Usually what’s happened in the past is that new jobs become economical. If every possible job is replaced then that’s the new territory.
I’m highly, highly skeptical this robot doesn’t suck, though. They say it won’t fully replace their workers, and I suspect that’s because it’s going to get stuck around a tricky corner or tangled in a loose pieces of packing tape constantly.
Then people will find new things to do. The extra man hours can be dedicated towards the manufacture of luxury products, art, and other less utilitarian items.
I do worry about the transition period, however. Mass unemployment isn’t a permanent problem, but in the short term it can be a very severe problem.
In the words of my old economics teacher, subsidizing a steel plant just because you don’t want to fire people may be inefficient, but do you really want to go walk in and tell a bunch of big steel workers their work is no longer worth it?
I don’t believe that’s how it works. Right now there is a ton of demand for skilled labor and I don’t foresee that changing
The unskilled labour market is a lot of people. Using Canadian job data, assuming “service” jobs to be “unskilled” and “goods producing” to be “skilled” that’s 14M to 3M jobs.
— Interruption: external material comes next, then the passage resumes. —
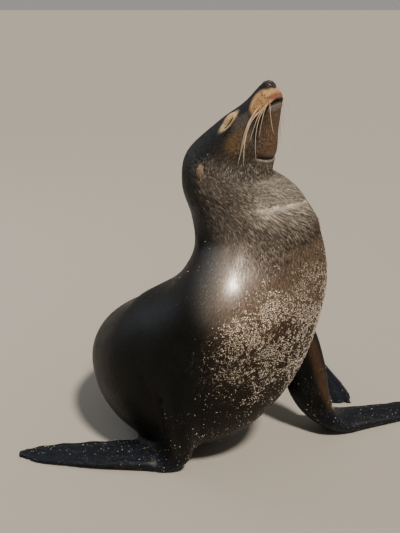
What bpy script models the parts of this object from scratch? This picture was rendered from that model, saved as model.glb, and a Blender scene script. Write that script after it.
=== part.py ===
"""A young California sea lion, sitting up with its nose raised and its eyes shut, as a life-size still model.

Metres, +Z up. The origin is the middle of the belly's flat on the floor. The hindquarters point along +Y,
the animal's left is +X, and the fore part of the body turns to the left, so chest and head look between -Y
and +X. Trunk, neck and head are one loft through oval sections, parted across by thin gaps. Each flipper is
a loft of its own, cut back from the body where it grows out of it. What meets the floor is flat at z = 0.
"""

import math

import bmesh
import bpy
import numpy as np
from mathutils import Vector

GAP = 0.0003  # air between two neighbouring solids
SIDES = 30  # corners of one section of the body
FLIPPER_SIDES = 24
FOOT_SIDES = 40  # four corners to each toe
LIMB_RINGS = 9
FLIPPER_RINGS = 13
FOOT_RINGS = 10
RINGS_PER_PLACE = 3

# Sections of the trunk and neck from tail to head. A heading of 0 looks along -Y and 90 along +X; a pitch of
# 90 looks up. Place, x, y, z, heading, pitch, half width, centre to back, centre to belly.
TRUNK = (
    ("rump end", 0.180, 0.347, 0.058, -46, 0, 0.024, 0.022, 0.022),
    ("tail root", 0.170, 0.338, 0.062, -44, 0, 0.052, 0.046, 0.046),
    ("pelvis", 0.125, 0.295, 0.084, -38, 2, 0.094, 0.078, 0.088),
    ("hips", 0.060, 0.208, 0.110, -28, 4, 0.124, 0.100, 0.119),
    ("loin", 0.002, 0.095, 0.134, -14, 6, 0.150, 0.120, 0.145),
    ("abdomen", -0.018, -0.020, 0.152, 6, 14, 0.159, 0.133, 0.167),
    ("belly", 0.020, -0.104, 0.182, 34, 34, 0.164, 0.152, 0.189),
    ("brisket", 0.084, -0.146, 0.240, 48, 58, 0.160, 0.168, 0.180),
    ("chest", 0.140, -0.162, 0.320, 53, 78, 0.153, 0.156, 0.154),
    ("shoulders", 0.162, -0.166, 0.400, 56, 92, 0.138, 0.131, 0.142),
    ("neck base", 0.162, -0.164, 0.462, 58, 101, 0.122, 0.113, 0.126),
    ("neck", 0.144, -0.158, 0.518, 59, 102, 0.108, 0.102, 0.114),
    ("nape", 0.118, -0.155, 0.564, 60, 92, 0.099, 0.092, 0.108),
    ("occiput", 0.105, -0.155, 0.600, 60, 74, 0.087, 0.071, 0.102),
)

# Sections of the head along its straight axis. Place, distance behind the nose, height of the centre over the
# axis, half width, centre to forehead, centre to chin.
NOSE = Vector((0.194, -0.207, 0.746))
HEAD_HEADING, HEAD_PITCH = 60, 56
HEAD = (
    ("cheek", 0.144, 0.002, 0.073, 0.059, 0.084),
    ("eyes", 0.100, -0.004, 0.057, 0.050, 0.062),
    ("bridge", 0.068, -0.004, 0.042, 0.0385, 0.045),
    ("muzzle", 0.046, -0.003, 0.035, 0.032, 0.035),
    ("whisker pads", 0.027, 0.000, 0.029, 0.026, 0.026),
    ("lips", 0.015, 0.004, 0.025, 0.0185, 0.018),
    ("nose end", 0.009, 0.007, 0.013, 0.010, 0.009),
)
PLACES = [row[0] for row in TRUNK + HEAD]

# Where the body is parted: node name, the place where it ends, counted from the tail, and a shift in places.
TRUNK_NODES = (
    ("pelvis", "hips", 0.0),
    ("abdomen", "belly", -0.35),
    ("chest", "shoulders", 0.35),
    ("neck", "occiput", -0.6),
    ("head", "nose end", 0.0),
)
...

Take just 20% of the unskilled jobs market and turn it to skilled jobs you almost double it to 5.8M
I don’t think you can almost double the skilled labour market and not have negative consequences, there’s not that much demand.
I mean replacing jobs that are basically just being a humanoid robot is actually not a bad thing…
It wouldn’t be if the generation of jobs that aren’t just being a humanoid robot was 1:1 with their replacement. Instead, we’re just treading the edge of forcing people out of the workforce with nothing for them to go to that’s in the forced-out’s skillset. Where’s the training-up, as opposed to the forcing-out?
Further, are we really just gonna take Amazon at their word regarding “oh, they’re meant to work collaboratively with a human workforce, not replace them!” Cause I sure as shit don’t.
You simply don’t need so many people when you replace humanoid robots with actual robots…
And what’s the recompense for the ones who “aren’t needed”? “Wish you luck, get out”? They’re just supposed to make a not-nearly-enough unemployment check stretch because some shitbag C-suite deemed them unnecessary and/or not worth paying? The seemingly naively-optimistic IFLS angle on robotics is going to only exacerbate the “motherfuckers aren’t hiring” crisis we’re still living through.
I get what you mean, but what are millions of people going to do for work instead?
Digit costs about $10 to $12 an hour to operate right now, based on its price and lifespan, but the company predicts that cost to drop to $2 to $3 an hour plus overhead software costs as production ramps up, Agility Robotics CEO Damion Shelton told Bloomberg.
So the guy selling robots makes that unsubstantiated claim and works in a qualifier about software fees because even using fake numbers they know they’ll never actually be that low.
Also, nothing stops encouraging the robots to join a union using the methods Teamsters usually employ.
What’s their productivity compared to a person? And uptime with maintenance or troubleshooting? I don’t doubt that eventually they’ll be better, but I don’t know if that time will be any time soon.